Tellingly, the most forceful responses so far have come precisely from those with the most direct stake in the outcome of the current crisis. The Palestinian prime minister, Ahmed Qurei, and the Egyptian foreign minister, Ahmed Maher, have both hailed Sharon’s initiative as a promising first step that could open the door to broader compromise and, just possibly, an eventual peace agreement. Leaders of the West Bank settler movement have declared war on the plan for precisely the same reason. After standing their ground through years of empty talk and dozens of grand-sounding peace plans that all came to naught, the settlers see Sharon offering the first concrete answer to the question of how you start moving Israelis from here to there. And they are terrified of where it will lead.
Whether Sharon’s plan actually leads to a broader peace depends on many factors, most of them beyond his control. He could be indicted and be forced to step down in the coming months, leaving the job undone. He could, as many critics charge, implement a limited withdrawal that leaves the Palestinians behind a series of walls and fences, angrier than ever and more determined to wreak vengeance — though far less able to reach Israel’s cities and wreak their mayhem.

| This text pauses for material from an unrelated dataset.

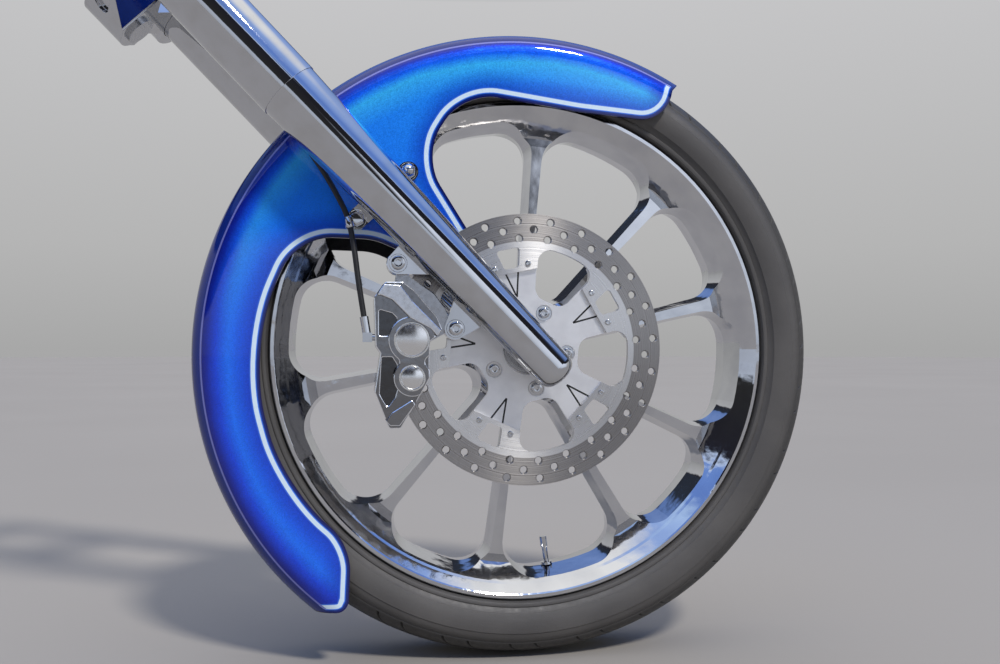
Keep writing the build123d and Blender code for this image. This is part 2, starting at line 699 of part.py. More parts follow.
def make_fender():
    crown = fender_radius
    edge = crown - fender_crown_drop
    wall = fender_half_width
    knee = crown - fender_shoulder_drop
    t = fender_thickness
    slant = t * math.sqrt(0.5)
    half = fender_crown_half
    shoulder = (edge - quarter_bend * (edge - knee), wall - quarter_bend * (wall - half))
    bottom = crown - fender_wall_height
    with BuildSketch(Plane.XZ) as section:
        with BuildLine():
            ThreePointArc((edge, -half), (crown, 0), (edge, half))
            ThreePointArc((edge, half), shoulder, (knee, wall))
            Polyline((knee, wall), (bottom, wall), (bottom, wall - t), (knee, wall - t))
            ThreePointArc((knee, wall - t), (shoulder[0] - slant, shoulder[1] - slant),
                          (edge - t, half - 1))
            ThreePointArc((edge - t, half - 1), (crown - t, 0), (edge - t, -half + 1))
            ThreePointArc((edge - t, -half + 1), (shoulder[0] - slant, -shoulder[1] + slant),
                          (knee, -wall + t))
            Polyline((knee, -wall + t), (bottom, -wall + t), (bottom, -wall), (knee, -wall))
            ThreePointArc((knee, -wall), (shoulder[0], -shoulder[1]), (edge, -half))
        make_face()
    shell = revolve(section.sketch, Axis.Z, 200)
    shell = Pos(fender_centre[0], fender_centre[1], 0) * Rot(0, 0, 45) * shell
    points = [(x, y) for x, y, _ in fender_trim]
    radii = [r for _, _, r in fender_trim[1:-1]]
    edge_line = FilletPolyline(*points, radius=radii)
    reach = 1.2 * crown
    far = [points[-1], (-reach, points[-1][1]), (-reach, reach), (points[0][0], reach), points[0]]
    plan = make_face([*edge_line.edges(), *Polyline(*far).edges()])
    return shell & Pos(0, 0, -wall - 5) * extrude(plan, 2 * wall + 10)


# Brake hose. Its foot is placed in the caliper's frame: x, y, inward from the leg's axis. The rest follows
# the right leg: up it, behind its axis, inward from its axis
hose_foot = (
    (-30.4, 34.3, 14),
    (-36.2, 70.4, 15),
    (-41.1, 110.1, 18),
)
hose_route = (
    (240, 43, 26),
    (288, 29, 34),
    (350, 19, 38),
    (422, 14, 40),
    (492, 18, 38),
    (556, 20, 38),
)


def hose_points():
    points = []
    for x, y, inward in hose_foot:
        forward, station = to_leg(x - disc_radius, y)
        points.append((forward, inward, station))
    return points + [(-back, inward, up) for up, back, inward in hose_route]


def corner_radii(points):
    radii = []
    for before, corner, after in zip(points, points[1:], points[2:]):
        first = Vector(*corner) - Vector(*before)
        second = Vector(*after) - Vector(*corner)
        turn = math.radians(first.get_angle(second))
        radii.append(0.45 * min(first.length, second.length) / math.tan(turn / 2))
    return radii


def make_hose():
    points = hose_points()
    radii = corner_radii(points)
    print("hose corner radii", [round(r) for r in radii])
    path = FilletPolyline(*points, radius=radii)
    start = Plane(origin=path @ 0, z_dir=path % 0)
    tube = sweep(start * Circle(hose_radius), path)
    print("hose length", round(path.length, 1), "volume over section times length",
          round(tube.volume / (math.pi * hose_radius ** 2 * path.length), 5))
    return tube


def caliper_rear_edge(y):
    """Wheel-frame x of the caliper's straight rear edge at height y."""
    (x0, y0), (x1, y1) = caliper_outline[1:3]
    return x0 + (x1 - x0) * (y - y0) / (y1 - y0) - disc_radius


def make_hose_elbow():
    """Ferrule, square elbow and stub that join the hose to the caliper's rear side."""
    points = hose_points()
    start = Vector(*points[0])
    ahead = (Vector(*points[1]) - start).normalized()
    foot = start - ahead * ferrule_length
    ferrule = Plane(origin=foot, z_dir=ahead).location * Cylinder(ferrule_radius, ferrule_length, align=low)
    x, y = from_leg(foot.X, foot.Z)
    place = Pos(x, y, leg_y - foot.Y)
    stub_length = caliper_rear_edge(y + stub_radius) - close_clearance - x
    stub = Rot(0, 90, 0) * Cylinder(stub_radius, stub_length, align=low)
    fitting = place * (Box(elbow_size, elbow_size, elbow_size) + stub)
    return leg_frame(-leg_y) * ferrule + wheel_frame * fitting


def make_hose_union():
    """Block under the lower clamp that the hose ends in."""
    back, inward, up = hose_points()[-1]
    height = lower_clamp_station - up - close_clearance
    block = Box(union_width, union_width, height, align=(Align.CENTER, Align.MIN, Align.MIN))
    return Pos(back, sleeve_radius + union_gap, up + close_clearance) * block


os.makedirs("parts", exist_ok=True)


def save(name, shape):
    export_step(shape if isinstance(shape, (Part, Compound, Solid)) else Compound(children=shape),
                f"parts/{name}.step")


def save_all(name, solids):
    export_step(Compound(children=list(solids)), f"parts/{name}.step")


save("tyre", wheel_frame * make_tyre())
save("wheel", wheel_frame * make_wheel())
save("valve_stem", wheel_frame * make_valve())
save("bearing_right", wheel_frame * make_bearing(1))
save("bearing_left", wheel_frame * make_bearing(-1))
save("hub_cap_left", wheel_frame * make_hub_cap())
save("brake_disc", wheel_frame * make_disc())
save("disc_carrier", wheel_frame * make_carrier())
save("axle", wheel_frame * make_axle())
save("spacer_right", wheel_frame * make_spacer(1))
save("spacer_left", wheel_frame * make_spacer(-1))

save("fork_lower_right", leg_frame(-leg_y) * make_leg_body(1) + wheel_frame * make_leg_lugs())
save("fork_lower_left", leg_frame(leg_y) * make_leg_body(-1))
sleeve = Cylinder(sleeve_radius, leg_top - leg_seam, align=low)
for side, y in (("right", -leg_y), ("left", leg_y)):
    save(f"fork_sleeve_{side}", leg_frame(y) * Pos(0, 0, leg_seam) * sleeve)
    save(f"fork_cap_{side}", leg_frame(y) * Pos(0, 0, leg_top) * make_fork_cap())

save("lower_clamp", leg_frame(0) * make_lower_clamp())
save("upper_clamp", leg_frame(0) * make_upper_clamp())
save("steering_stem", leg_frame(0) * make_stem())
save("stem_nut", leg_frame(0) * make_stem_nut())
save("fender", wheel_frame * make_fender())
save("fender_bracket_left", leg_frame(0) * make_fender_bracket())
save("fender_bracket_right", leg_frame(0) * mirror(make_fender_bracket(), Plane.XZ))
save("caliper_outer", wheel_frame * make_caliper_outer())
save("caliper_inner", wheel_frame * make_caliper_inner())
save_all("piston_caps", [wheel_frame * cap_solid for cap_solid in make_piston_caps()])
save_all("brake_pads", [wheel_frame * pad for pad in make_pads()])
save("brake_hose", leg_frame(-leg_y) * make_hose())
save("hose_elbow", make_hose_elbow())
save("hose_union", leg_frame(-leg_y) * make_hose_union())
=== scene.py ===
import bmesh
import bpy
import json
import math
from mathutils import Matrix, Vector
from mathutils.bvhtree import BVHTree

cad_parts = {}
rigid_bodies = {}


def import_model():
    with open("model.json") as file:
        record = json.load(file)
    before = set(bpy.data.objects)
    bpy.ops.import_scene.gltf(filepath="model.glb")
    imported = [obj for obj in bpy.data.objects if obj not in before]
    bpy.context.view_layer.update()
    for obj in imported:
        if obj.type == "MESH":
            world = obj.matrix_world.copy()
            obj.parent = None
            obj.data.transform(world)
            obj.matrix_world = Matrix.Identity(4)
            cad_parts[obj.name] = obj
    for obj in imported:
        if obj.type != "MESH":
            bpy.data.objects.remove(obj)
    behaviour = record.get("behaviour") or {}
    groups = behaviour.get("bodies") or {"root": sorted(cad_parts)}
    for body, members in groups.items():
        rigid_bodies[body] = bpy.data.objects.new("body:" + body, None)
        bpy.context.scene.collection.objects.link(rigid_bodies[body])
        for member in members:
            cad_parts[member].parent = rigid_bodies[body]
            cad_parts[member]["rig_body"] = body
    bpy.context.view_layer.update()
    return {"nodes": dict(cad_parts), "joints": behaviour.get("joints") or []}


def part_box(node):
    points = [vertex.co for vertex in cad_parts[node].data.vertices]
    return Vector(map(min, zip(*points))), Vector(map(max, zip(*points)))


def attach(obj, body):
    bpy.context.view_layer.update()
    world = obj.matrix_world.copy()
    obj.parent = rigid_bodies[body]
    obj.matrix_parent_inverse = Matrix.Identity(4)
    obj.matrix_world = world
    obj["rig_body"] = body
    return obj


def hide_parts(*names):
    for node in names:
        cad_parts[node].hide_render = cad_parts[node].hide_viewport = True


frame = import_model()

# Camera
# It stands on the right of the motorcycle, a little behind the wheel and level with its axle, and
# looks slightly forward. Its distance and lens were fitted to the disc, the rim and the fork's legs.
axle = Vector(frame["joints"][0]["pos_m"])
camera_offset = Vector((-0.189, -1.111, 0.001))
camera_yaw = math.radians(-8.64)
camera_pitch = math.radians(0.99)
camera_data = bpy.data.cameras.new("camera")
camera_data.sensor_width = 36.0
camera_data.lens = 34.2
camera_data.clip_start = 0.02
camera = bpy.data.objects.new("camera", camera_data)
camera.location = axle + camera_offset
camera.rotation_euler = (math.radians(90) + camera_pitch, 0, camera_yaw)
bpy.context.scene.collection.objects.link(camera)
bpy.context.scene.camera = camera
bpy.context.scene.view_settings.view_transform = "Standard"


# Floor and backdrop
# A wide pale floor meets a pale backdrop. Above a dark gap come a line of light, blue and a white ceiling,
# and left of the camera the dark reaches down to a low pale band. A soft sun stands at the upper right.
def node(tree, kind, inputs=None, **settings):
    """Adds a shader node. Each input is a plain value or another node's output."""
    made = tree.nodes.new("ShaderNode" + kind)
    for key, value in settings.items():
        setattr(made, key, value)
    for socket, value in (inputs or {}).items():
        if isinstance(value, bpy.types.NodeSocket):
            tree.links.new(value, made.inputs[socket])
        else:
            made.inputs[socket].default_value = value
    return made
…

Or he could, given a sensible response on the Palestinian side, move on to another stage of withdrawal and then another. That could eventually lead, as one of Sharon’s top aides reportedly told a group of visitors last week, toward something resembling Yossi Beilin’s sweeping Geneva proposal for full withdrawal and full peace. If the Palestinians will it, it need not be a dream.
If the Palestinians show a willingness to start behaving responsibly and restraining their terrorists, the Sharon aide reportedly said, anything is possible. In any event, the Palestinians and their allies will no longer be able to say, as they have until now, that the problem in the region is Israel’s supposed lust for land and refusal to give up settlements. If Sharon does what he says he will, Israel’s intentions need no longer be the issue.